Our immediate need is to complete Phase Two of our Education Epansion Project which began in 2019. Park improvements in this phase include a new access road from the all-weather Mount Mitchell Road, a new parking area, and an interpretive pavillion. The access road and parking area are currently funded and under construction. 2023 Match Day contributions will help us complete the interpretive pavillion and install utilities in the Park. We are also raising money to build an ADA trail to the ruts of the Topeka/Fort Riley Road.
Mission
Preserving the Cultural Heritage of the Flint Hills
The mission of the Mount Mitchell Prairie Guards is to develop, manage, and promote the historic Mount Mitchell Heritage Prairie Park to educators, local residents and travelers; to restore and maintain the Park’s tallgrass prairie to its 1856 condition; and to further develop the Park’s infrastructure, including trails, signage, education exhibits and programs; and to provide a setting for public enjoyment and quality experiences.
Once part of abolitionist and Underground Railroad Stationmaster Captain William Mitchell’s farm, the Park is dedicated to him and the Beecher Bible and Rifle Colony. It serves as a unique outdoor classroom where visitors can experience an ungrazed tallgrass prairie and learn about the site’s unique role as a Native American sacred place, and of the vital part it played as a pathway to the West used by mountain men, explorers, military expeditions, settlers, and freedom-seekers.
Profile
The Mount Mitchell Prairie Guards
The Mount Mitchell Prairie Guards are a non-profit organization that registered with the IRS in 2009. Our membership is comprised of local residents, and friends and supporters from throughout the country.
The Prairie Guards began as an ad hoc committee in 2001 when it was learned that the state historical society planned to return Mount Mitchell to the Mitchell family. The state had been unable to fulfill the terms of the gift. After fifty years of ownership they had not developed the public Park stipulated by the property’s donor William Izott Mitchell.
The Prairie Guards worked with local legislators and got the property returned to local control in 2006. Through their efforts the property is now known as the Mount Mitchell Heritage Prairie Park.
Today the Prairie Guards:
- Manage the Park's 70-acres of tallgrass prairie and 94 acres of prairie recreation (former cropground) located in Wabaunsee County, Kansas, south of Wamego.
- Have built the Park’s infrastructure, including an access road, parking area, fencing, and two miles of walking trails.
- Erected directional and interpretive signage and an information kiosk.
- Manage an educational website at mountmitchellprairie.org
- Have coordinated over two and a half thousand hours of volunteer labor restoring the Park’s native tallgrass prairie.
- Provided local educators with a resource for fulfilling the requirements of the Kansas Teaching Standards for History and Government, Economics and Geography.

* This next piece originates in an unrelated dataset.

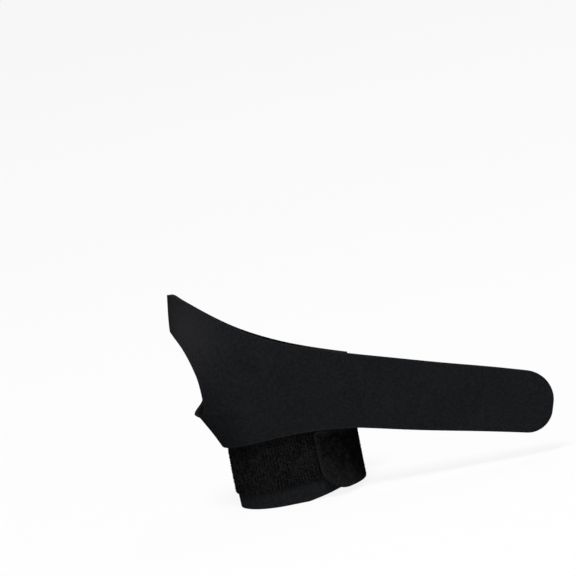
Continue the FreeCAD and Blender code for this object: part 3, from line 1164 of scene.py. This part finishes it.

- Are founding partners of the Freedom’s Frontier National Heritage Area.
- Applied for and received official designation by the National Park Service as an authenticated Network to Freedom Underground Railroad site commemorating the Underground Railroad.
- Successfully lobbied the Native Stone Scenic Byway committee to extend the byway to include Mount Mitchell.
- Applied for and received Kansas Department of Transportation Tourist Attraction Status to erect brown attraction signs on Highway 99 directing travelers to the park.
- Have fulfilled the terms of Will Mitchell’s gift of Mount Mitchell to the people of Kansas by creating the Park he envisioned to honor his father and the Beecher Bible and Rifle Colony.
- Formed working relationships with the Kansas State Historical Society, Wabaunsee County Historical Society, Wamego Historical Society, Wabaunsee Township Board, Wabaunsee County Commissioners, Westar Energy Green Team, Pottawatomie County Economic Development Council, Wabaunsee County Economic Development Committee, Flint Hills Regional Council, Flint Hills Discovery Center, The Native Stone Scenic Byway Committee, The National Park Service, The Kansas Department of Wildlife, Parks and Tourism, The Citizens Band Potawatomi Nation, Wamego Chamber of Commerce, Symphony in the Flint Hills, Kansas Explorers Club, Oregon/California Trails Association, Konza Prairie, and Unified School Districts 320, 329 and 330.
- The Park is now listed on the National Register of Historic Places as the Mount Mitchell Heritage Prairie Historic District.